▶ Exercise
Pick out each line of the records in which the word "loose" appears.

▶ Extracted information
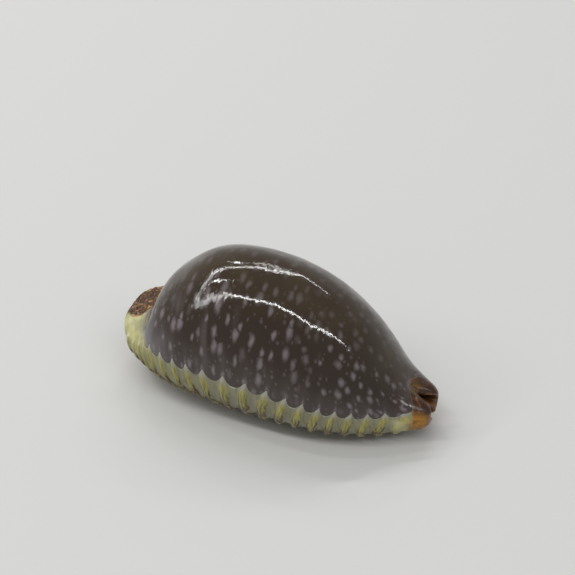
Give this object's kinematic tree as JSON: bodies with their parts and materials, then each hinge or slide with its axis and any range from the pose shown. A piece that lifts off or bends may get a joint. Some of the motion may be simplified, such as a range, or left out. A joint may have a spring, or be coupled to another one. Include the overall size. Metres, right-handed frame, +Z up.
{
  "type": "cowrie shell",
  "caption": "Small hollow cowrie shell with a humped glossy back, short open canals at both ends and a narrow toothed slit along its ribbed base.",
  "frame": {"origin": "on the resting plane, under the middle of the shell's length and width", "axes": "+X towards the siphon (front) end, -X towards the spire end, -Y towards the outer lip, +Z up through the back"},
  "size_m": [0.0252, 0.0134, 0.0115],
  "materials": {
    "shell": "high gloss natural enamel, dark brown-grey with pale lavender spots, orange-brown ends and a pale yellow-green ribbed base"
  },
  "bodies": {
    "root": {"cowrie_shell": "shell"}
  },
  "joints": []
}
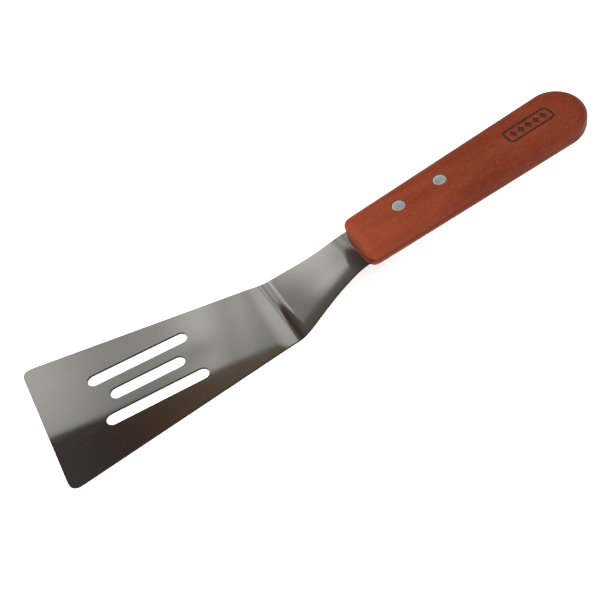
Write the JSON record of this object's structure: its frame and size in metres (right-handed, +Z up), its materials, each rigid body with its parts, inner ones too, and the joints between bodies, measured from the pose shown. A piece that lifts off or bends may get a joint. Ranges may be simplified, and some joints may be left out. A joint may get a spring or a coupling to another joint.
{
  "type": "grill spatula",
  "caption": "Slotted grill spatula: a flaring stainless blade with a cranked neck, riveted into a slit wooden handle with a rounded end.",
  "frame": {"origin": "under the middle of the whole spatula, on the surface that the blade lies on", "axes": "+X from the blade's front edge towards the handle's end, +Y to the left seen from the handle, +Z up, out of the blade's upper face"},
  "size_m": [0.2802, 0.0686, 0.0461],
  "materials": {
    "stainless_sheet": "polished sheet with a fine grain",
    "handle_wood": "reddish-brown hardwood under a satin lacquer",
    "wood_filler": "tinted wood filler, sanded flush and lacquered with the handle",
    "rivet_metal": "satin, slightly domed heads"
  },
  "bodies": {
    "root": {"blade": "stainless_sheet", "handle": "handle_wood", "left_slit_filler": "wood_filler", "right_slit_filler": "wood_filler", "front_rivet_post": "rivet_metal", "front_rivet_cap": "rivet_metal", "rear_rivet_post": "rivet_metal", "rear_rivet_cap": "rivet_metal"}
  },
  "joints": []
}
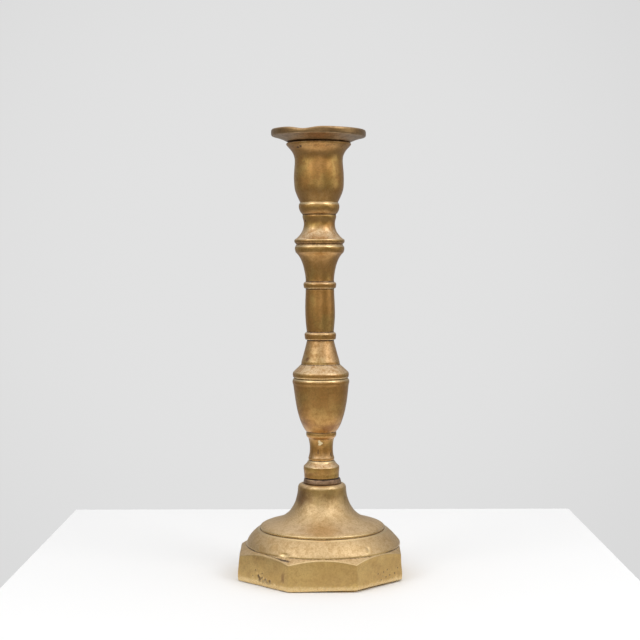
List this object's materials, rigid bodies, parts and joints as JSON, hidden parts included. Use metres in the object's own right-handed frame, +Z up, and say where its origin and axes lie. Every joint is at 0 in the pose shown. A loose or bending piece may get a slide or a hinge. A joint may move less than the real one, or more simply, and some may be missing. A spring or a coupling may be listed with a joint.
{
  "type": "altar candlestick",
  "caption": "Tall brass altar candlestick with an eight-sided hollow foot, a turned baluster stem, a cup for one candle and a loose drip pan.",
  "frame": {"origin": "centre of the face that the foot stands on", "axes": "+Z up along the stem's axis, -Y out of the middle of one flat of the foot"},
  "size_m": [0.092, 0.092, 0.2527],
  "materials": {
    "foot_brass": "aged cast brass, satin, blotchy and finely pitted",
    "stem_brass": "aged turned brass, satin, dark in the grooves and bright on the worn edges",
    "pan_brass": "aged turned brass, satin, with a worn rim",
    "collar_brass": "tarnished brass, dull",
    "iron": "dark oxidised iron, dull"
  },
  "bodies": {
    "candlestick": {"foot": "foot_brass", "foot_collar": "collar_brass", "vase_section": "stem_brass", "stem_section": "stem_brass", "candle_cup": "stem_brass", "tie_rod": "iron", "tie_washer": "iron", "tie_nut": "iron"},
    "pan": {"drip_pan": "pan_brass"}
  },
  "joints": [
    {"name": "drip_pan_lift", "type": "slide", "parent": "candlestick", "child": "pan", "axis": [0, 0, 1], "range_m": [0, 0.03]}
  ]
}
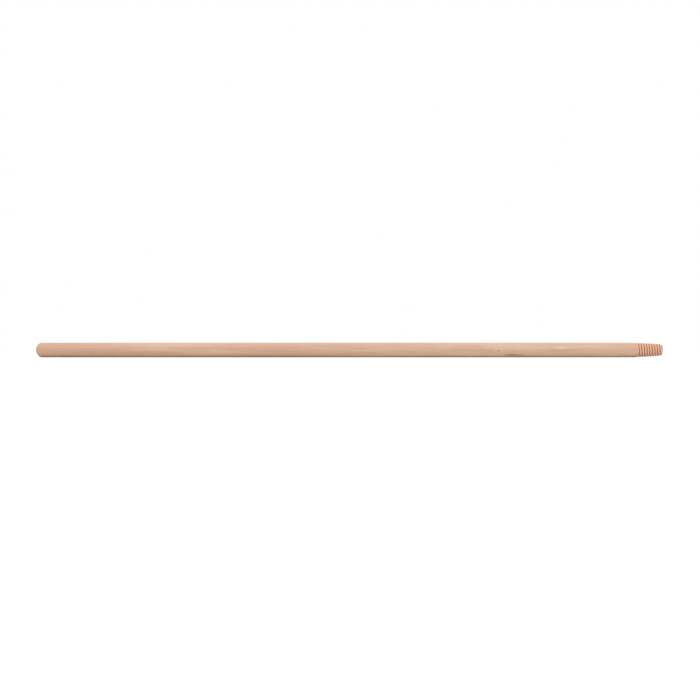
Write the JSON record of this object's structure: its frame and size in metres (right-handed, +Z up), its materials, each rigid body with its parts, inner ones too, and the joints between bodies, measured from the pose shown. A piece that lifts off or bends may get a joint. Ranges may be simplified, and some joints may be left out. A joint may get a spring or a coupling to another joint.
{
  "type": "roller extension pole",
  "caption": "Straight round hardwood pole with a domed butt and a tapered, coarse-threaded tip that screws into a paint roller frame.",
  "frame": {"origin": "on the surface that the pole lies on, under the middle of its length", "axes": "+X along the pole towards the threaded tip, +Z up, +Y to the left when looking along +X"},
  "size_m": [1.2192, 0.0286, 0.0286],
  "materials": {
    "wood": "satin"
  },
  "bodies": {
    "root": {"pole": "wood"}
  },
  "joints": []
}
---
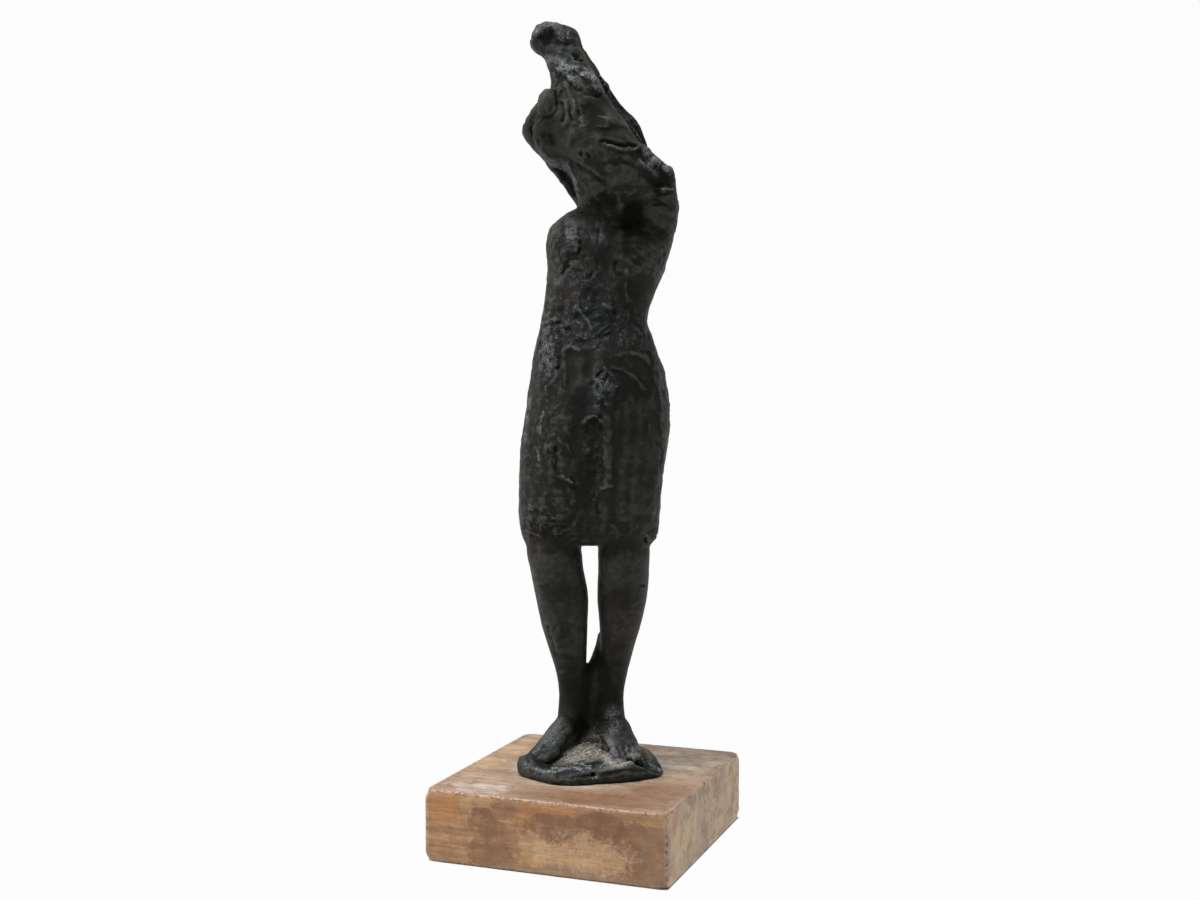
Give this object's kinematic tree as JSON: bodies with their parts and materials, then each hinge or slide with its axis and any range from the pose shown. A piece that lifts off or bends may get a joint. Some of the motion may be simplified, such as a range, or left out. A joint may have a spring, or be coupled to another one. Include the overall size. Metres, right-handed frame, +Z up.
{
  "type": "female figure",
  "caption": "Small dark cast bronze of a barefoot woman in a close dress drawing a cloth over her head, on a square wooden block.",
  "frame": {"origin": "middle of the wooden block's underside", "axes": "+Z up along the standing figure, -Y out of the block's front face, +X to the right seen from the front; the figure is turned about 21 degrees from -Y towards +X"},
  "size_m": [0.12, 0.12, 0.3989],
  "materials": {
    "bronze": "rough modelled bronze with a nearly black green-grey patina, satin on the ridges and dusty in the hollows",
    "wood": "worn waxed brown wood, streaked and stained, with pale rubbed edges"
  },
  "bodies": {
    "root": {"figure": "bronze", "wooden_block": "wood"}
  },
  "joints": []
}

▶ The response
List this object's materials, rigid bodies, parts and joints as JSON, hidden parts included. Use metres in the object's own right-handed frame, +Z up, and say where its origin and axes lie. Every joint is at 0 in the pose shown. A loose or bending piece may get a slide or a hinge. A joint may move less than the real one, or more simply, and some may be missing. A spring or a coupling may be listed with a joint.
  "caption": "Tall brass altar candlestick with an eight-sided hollow foot, a turned baluster stem, a cup for one candle and a loose drip pan.",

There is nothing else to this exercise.